---- Stored data

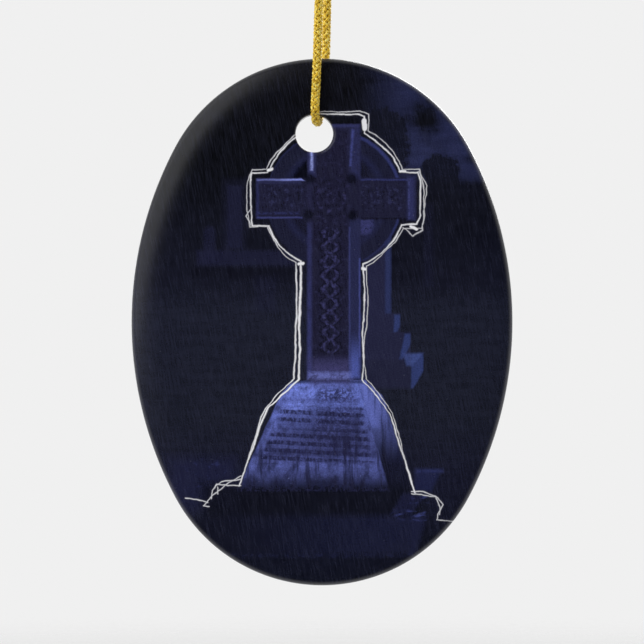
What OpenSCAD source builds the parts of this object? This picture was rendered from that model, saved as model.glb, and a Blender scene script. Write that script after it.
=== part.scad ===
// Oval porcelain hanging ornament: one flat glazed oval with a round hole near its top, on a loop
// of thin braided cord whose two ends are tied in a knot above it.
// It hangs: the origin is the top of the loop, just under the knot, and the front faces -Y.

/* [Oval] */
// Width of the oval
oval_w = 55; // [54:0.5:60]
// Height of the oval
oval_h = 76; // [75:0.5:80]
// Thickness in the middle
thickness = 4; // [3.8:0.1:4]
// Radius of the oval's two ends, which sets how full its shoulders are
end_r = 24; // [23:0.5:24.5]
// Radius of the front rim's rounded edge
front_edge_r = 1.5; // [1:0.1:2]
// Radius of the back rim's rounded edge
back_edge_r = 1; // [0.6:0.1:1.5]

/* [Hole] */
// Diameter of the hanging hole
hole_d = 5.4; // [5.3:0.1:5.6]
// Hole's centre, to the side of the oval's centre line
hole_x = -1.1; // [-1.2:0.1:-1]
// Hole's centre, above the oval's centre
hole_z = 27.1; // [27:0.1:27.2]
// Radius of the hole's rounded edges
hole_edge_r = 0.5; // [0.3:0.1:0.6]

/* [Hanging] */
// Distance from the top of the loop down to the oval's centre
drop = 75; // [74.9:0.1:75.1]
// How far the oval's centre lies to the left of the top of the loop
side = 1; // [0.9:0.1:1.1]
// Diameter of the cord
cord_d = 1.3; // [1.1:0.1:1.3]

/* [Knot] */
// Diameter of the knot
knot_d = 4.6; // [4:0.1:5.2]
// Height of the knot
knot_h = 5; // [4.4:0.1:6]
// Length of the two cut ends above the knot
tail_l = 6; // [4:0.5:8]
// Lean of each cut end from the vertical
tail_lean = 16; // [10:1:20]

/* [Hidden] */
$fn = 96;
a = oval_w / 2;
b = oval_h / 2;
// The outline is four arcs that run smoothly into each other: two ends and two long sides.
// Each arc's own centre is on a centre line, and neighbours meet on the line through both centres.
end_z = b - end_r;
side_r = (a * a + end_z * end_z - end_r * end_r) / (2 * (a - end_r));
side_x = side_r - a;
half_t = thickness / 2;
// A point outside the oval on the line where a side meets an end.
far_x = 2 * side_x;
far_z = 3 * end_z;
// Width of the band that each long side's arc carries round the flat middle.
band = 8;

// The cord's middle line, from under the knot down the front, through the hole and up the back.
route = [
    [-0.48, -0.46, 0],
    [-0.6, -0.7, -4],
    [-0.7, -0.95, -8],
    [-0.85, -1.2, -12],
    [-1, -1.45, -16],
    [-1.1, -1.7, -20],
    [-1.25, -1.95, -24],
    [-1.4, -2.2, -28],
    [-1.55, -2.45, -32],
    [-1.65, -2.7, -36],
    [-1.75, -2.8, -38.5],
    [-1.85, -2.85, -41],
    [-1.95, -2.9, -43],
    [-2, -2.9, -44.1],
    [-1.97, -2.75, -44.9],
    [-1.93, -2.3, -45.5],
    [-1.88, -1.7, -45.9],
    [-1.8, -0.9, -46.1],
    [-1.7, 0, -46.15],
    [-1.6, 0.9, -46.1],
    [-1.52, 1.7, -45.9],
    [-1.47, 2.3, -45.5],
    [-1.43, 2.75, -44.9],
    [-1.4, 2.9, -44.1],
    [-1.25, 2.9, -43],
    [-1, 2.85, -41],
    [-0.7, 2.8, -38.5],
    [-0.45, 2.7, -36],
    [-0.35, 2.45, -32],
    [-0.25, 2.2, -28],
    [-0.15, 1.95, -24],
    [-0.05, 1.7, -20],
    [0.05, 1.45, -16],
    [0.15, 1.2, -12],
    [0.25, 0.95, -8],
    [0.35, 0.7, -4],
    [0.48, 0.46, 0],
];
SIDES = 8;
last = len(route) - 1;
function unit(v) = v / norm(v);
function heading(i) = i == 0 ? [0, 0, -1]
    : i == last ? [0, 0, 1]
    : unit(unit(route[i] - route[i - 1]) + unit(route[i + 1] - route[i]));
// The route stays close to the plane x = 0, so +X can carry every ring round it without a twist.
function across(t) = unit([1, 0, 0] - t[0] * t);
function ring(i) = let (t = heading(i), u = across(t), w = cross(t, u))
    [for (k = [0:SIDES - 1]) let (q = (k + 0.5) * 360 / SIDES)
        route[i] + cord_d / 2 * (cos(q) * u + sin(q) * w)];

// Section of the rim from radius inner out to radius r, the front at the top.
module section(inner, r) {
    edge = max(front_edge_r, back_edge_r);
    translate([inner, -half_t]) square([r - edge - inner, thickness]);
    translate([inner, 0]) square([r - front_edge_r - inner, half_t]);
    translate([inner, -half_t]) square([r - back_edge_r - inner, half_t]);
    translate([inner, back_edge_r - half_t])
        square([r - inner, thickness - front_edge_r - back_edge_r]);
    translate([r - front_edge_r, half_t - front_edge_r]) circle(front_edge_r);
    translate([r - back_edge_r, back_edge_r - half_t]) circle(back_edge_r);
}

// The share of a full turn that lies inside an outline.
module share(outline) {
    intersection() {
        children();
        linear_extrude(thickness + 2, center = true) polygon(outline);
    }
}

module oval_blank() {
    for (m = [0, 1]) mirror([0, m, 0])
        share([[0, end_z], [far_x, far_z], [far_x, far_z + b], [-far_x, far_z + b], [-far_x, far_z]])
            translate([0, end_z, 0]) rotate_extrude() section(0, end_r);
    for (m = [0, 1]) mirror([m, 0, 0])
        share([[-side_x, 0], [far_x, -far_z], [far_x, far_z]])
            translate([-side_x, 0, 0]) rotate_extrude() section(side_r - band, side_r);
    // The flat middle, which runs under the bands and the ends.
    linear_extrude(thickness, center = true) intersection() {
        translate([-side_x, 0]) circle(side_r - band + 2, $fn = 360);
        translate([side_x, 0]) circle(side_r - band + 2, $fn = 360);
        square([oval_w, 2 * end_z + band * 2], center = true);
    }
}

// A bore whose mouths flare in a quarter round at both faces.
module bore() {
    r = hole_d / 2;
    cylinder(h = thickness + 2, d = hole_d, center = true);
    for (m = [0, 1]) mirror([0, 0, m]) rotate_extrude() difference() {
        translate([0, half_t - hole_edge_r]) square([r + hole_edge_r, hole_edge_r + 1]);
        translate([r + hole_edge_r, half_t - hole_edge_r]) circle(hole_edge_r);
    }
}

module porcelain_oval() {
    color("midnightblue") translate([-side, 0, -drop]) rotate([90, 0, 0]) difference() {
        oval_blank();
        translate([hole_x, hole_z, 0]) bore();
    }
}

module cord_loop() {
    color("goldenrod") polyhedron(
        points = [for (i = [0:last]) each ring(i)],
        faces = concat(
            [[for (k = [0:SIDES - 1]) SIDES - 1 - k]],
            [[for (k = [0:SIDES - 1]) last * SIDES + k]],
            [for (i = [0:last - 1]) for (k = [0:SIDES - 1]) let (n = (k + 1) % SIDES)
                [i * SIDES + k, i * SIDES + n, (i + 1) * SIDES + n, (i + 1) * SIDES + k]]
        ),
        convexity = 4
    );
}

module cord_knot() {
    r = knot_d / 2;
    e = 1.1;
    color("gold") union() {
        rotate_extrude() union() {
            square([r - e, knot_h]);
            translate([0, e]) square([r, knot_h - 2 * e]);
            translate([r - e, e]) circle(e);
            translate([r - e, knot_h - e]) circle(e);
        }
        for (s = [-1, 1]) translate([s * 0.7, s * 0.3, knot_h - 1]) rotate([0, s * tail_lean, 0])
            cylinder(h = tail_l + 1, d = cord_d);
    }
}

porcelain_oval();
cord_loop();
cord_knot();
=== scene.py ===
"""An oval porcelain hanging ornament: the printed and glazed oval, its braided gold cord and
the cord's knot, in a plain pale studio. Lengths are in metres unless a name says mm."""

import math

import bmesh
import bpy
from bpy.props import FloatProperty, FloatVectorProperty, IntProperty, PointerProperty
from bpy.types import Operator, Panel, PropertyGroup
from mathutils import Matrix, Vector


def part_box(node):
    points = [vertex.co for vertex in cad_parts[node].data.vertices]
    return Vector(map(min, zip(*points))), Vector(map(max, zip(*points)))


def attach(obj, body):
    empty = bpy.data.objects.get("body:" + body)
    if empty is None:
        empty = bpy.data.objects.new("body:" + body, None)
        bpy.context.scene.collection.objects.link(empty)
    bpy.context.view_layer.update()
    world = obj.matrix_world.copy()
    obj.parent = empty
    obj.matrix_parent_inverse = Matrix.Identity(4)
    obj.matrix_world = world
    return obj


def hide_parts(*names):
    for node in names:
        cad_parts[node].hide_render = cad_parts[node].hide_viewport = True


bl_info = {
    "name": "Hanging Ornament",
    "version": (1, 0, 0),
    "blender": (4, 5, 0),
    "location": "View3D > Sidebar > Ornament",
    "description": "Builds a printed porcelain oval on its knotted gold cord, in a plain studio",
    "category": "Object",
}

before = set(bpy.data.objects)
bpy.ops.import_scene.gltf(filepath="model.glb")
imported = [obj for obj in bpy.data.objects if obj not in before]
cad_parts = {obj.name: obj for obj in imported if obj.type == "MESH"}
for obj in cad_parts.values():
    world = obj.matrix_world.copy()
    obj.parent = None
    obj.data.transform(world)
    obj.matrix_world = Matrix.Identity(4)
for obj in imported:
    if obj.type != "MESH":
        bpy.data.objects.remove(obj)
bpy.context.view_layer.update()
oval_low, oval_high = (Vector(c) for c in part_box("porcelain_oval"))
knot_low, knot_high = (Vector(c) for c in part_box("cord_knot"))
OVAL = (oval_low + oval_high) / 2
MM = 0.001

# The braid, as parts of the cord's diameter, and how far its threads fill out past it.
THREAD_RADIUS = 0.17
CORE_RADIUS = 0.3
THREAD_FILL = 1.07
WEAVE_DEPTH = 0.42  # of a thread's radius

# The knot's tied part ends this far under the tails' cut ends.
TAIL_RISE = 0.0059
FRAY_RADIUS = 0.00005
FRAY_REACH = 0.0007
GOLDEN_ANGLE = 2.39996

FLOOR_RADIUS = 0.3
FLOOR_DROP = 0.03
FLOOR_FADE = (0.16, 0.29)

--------

* [Goal of the exercise]: Extract each line from the listing that holds the word "imported".

* [Task answer]:
imported = [obj for obj in bpy.data.objects if obj not in before]
cad_parts = {obj.name: obj for obj in imported if obj.type == "MESH"}
for obj in imported:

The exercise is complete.